→ **Task description**: Go through the listing below and gather every line with the word "that".

→ **Data extract**:
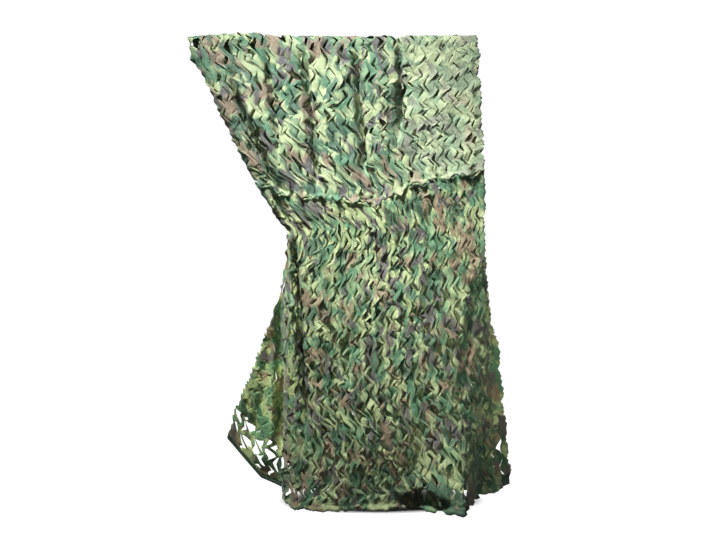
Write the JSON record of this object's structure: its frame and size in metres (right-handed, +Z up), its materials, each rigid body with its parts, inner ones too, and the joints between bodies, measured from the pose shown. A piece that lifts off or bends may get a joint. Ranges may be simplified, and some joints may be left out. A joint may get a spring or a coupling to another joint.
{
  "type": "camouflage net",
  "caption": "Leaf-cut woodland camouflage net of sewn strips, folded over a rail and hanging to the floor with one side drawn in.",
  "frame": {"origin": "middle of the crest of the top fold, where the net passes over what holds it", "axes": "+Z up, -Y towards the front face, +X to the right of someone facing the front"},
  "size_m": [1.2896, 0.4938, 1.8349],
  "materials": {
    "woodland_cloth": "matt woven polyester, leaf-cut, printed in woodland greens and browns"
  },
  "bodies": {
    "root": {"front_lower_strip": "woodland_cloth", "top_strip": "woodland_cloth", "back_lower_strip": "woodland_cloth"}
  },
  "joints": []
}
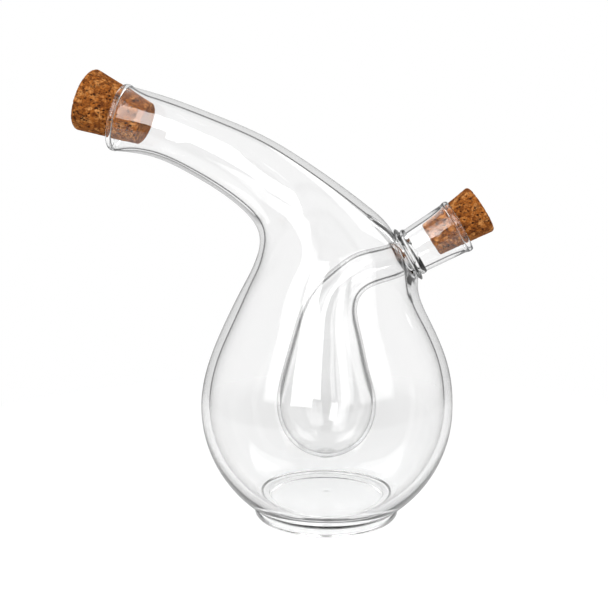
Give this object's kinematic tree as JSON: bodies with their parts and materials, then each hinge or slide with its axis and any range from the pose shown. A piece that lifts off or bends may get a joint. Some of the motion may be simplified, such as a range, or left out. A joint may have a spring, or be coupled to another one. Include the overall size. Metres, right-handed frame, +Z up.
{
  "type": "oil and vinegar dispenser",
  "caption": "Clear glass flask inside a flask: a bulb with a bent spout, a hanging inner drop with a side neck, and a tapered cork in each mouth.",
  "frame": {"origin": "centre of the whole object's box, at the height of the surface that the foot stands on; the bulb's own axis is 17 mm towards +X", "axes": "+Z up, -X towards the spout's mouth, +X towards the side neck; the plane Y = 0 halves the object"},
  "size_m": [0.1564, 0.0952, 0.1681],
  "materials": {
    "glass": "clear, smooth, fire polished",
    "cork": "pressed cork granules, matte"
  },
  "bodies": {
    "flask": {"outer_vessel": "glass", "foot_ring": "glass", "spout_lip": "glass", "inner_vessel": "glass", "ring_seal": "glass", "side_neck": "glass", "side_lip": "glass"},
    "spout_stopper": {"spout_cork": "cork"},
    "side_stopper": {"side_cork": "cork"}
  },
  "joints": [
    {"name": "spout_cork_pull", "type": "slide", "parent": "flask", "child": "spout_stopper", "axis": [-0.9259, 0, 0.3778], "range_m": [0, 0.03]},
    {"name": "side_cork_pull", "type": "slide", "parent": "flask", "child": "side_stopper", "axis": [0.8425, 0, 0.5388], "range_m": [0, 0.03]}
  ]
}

* * *

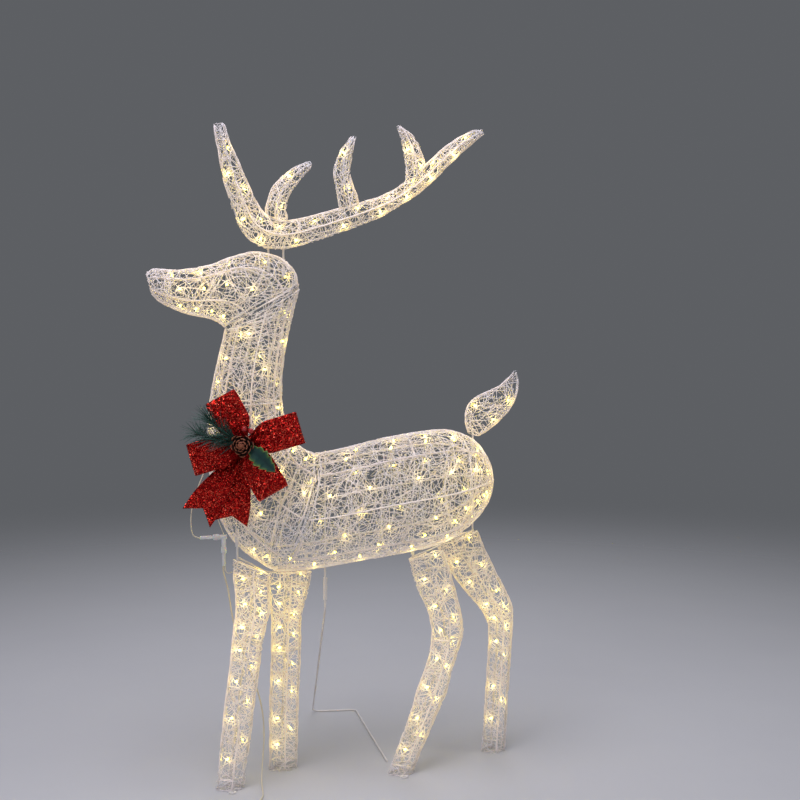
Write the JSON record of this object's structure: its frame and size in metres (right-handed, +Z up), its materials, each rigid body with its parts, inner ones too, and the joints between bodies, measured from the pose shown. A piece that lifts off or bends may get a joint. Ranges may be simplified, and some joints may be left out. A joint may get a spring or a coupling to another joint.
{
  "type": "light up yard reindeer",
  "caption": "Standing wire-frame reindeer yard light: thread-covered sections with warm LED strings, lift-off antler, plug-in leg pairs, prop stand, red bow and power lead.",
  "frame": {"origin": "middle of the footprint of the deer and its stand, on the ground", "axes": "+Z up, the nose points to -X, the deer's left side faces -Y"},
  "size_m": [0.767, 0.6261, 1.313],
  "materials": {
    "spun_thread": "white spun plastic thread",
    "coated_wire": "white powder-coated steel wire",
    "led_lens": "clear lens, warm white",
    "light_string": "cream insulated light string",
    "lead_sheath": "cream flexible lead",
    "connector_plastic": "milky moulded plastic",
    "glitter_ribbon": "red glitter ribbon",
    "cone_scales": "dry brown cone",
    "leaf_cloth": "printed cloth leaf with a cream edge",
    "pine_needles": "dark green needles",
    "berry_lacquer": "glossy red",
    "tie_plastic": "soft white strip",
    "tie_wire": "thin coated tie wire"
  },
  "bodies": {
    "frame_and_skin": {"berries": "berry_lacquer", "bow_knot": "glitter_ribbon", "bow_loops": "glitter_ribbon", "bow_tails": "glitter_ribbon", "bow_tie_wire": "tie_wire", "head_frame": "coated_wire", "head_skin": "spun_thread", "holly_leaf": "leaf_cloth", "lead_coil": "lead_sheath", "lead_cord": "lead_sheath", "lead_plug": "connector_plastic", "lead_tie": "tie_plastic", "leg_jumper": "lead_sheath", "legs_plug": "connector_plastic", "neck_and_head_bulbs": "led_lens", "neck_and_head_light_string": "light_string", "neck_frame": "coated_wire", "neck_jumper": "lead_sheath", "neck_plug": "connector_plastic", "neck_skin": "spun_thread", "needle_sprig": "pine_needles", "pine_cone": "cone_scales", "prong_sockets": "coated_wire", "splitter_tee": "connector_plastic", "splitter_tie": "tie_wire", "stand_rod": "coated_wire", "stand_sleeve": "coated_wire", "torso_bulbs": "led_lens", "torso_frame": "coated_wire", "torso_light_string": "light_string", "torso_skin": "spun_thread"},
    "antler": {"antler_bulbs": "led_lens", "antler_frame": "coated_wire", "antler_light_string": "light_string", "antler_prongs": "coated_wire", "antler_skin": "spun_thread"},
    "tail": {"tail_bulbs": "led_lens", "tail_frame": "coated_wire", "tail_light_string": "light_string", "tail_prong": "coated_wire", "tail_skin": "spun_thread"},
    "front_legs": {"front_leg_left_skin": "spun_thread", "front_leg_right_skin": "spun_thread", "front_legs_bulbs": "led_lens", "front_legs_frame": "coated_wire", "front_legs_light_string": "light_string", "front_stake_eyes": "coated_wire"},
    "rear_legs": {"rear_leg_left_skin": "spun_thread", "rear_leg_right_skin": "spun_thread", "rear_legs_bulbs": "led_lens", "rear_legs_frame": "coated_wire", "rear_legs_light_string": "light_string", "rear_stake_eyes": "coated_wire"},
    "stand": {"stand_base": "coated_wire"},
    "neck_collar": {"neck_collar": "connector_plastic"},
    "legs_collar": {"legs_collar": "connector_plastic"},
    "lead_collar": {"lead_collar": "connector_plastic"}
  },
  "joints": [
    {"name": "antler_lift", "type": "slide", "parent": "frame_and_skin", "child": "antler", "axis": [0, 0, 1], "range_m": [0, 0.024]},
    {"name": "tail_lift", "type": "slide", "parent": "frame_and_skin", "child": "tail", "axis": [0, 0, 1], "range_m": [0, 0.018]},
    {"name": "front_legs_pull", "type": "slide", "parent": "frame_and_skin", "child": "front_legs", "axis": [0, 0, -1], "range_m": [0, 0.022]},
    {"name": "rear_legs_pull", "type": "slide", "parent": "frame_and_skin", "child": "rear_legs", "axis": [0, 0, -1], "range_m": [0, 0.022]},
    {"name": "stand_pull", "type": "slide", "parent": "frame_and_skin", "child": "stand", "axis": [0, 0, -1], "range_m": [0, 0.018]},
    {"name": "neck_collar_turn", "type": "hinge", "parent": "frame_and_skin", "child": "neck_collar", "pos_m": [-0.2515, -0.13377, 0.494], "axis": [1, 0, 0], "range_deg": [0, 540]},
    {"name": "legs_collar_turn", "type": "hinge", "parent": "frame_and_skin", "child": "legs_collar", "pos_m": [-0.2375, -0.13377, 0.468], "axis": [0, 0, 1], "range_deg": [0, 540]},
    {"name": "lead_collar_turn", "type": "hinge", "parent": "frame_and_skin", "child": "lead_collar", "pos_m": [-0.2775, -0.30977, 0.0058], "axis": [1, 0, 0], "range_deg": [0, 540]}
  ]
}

* * *

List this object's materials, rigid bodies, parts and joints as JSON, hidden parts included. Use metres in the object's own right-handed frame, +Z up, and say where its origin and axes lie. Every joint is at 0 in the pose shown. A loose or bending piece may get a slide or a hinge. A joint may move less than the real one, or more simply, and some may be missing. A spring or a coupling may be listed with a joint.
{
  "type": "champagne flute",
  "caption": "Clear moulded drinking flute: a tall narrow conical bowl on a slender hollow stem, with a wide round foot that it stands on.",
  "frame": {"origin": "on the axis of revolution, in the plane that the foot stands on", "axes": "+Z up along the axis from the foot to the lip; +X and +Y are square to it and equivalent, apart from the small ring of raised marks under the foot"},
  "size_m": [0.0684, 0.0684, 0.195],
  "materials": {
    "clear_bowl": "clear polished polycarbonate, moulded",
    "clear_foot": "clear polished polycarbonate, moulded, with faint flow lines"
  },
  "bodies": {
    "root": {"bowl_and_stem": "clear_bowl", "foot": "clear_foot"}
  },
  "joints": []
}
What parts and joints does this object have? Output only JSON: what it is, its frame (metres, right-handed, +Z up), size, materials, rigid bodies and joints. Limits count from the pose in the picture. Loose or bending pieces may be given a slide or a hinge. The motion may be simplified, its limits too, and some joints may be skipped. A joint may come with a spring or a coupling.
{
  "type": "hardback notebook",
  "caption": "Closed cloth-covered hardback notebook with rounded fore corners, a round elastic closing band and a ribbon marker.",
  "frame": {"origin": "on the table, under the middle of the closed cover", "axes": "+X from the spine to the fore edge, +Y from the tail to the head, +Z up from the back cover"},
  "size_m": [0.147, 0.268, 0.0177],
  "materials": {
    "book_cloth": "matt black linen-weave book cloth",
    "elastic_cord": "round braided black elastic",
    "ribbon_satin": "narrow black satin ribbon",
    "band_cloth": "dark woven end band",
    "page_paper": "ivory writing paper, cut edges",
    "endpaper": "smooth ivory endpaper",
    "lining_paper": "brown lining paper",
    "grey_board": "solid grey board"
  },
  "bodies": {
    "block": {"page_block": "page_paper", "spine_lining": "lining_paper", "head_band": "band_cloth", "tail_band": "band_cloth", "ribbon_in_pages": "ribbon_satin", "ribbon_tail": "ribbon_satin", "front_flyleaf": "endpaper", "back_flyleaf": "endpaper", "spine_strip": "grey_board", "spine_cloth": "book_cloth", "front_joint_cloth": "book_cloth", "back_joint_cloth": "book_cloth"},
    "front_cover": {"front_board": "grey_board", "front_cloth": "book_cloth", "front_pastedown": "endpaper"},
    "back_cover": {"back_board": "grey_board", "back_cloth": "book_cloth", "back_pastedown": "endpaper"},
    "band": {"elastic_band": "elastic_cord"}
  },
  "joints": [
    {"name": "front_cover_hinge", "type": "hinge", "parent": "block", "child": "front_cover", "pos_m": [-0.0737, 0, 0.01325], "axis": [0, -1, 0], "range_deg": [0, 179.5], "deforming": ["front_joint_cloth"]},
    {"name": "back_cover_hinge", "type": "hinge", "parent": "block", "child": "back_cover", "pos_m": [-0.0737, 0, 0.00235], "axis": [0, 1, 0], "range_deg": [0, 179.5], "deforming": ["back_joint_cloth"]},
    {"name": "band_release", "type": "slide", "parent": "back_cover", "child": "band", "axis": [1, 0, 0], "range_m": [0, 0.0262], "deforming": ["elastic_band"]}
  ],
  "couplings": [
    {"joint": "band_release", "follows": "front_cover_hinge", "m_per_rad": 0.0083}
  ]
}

→ **Result below**:
Write the JSON record of this object's structure: its frame and size in metres (right-handed, +Z up), its materials, each rigid body with its parts, inner ones too, and the joints between bodies, measured from the pose shown. A piece that lifts off or bends may get a joint. Ranges may be simplified, and some joints may be left out. A joint may get a spring or a coupling to another joint.
Give this object's kinematic tree as JSON: bodies with their parts and materials, then each hinge or slide with its axis and any range from the pose shown. A piece that lifts off or bends may get a joint. Some of the motion may be simplified, such as a range, or left out. A joint may have a spring, or be coupled to another one. Include the overall size. Metres, right-handed frame, +Z up.
  "frame": {"origin": "centre of the whole object's box, at the height of the surface that the foot stands on; the bulb's own axis is 17 mm towards +X", "axes": "+Z up, -X towards the spout's mouth, +X towards the side neck; the plane Y = 0 halves the object"},
Write the JSON record of this object's structure: its frame and size in metres (right-handed, +Z up), its materials, each rigid body with its parts, inner ones too, and the joints between bodies, measured from the pose shown. A piece that lifts off or bends may get a joint. Ranges may be simplified, and some joints may be left out. A joint may get a spring or a coupling to another joint.
  "caption": "Clear moulded drinking flute: a tall narrow conical bowl on a slender hollow stem, with a wide round foot that it stands on.",
  "frame": {"origin": "on the axis of revolution, in the plane that the foot stands on", "axes": "+Z up along the axis from the foot to the lip; +X and +Y are square to it and equivalent, apart from the small ring of raised marks under the foot"},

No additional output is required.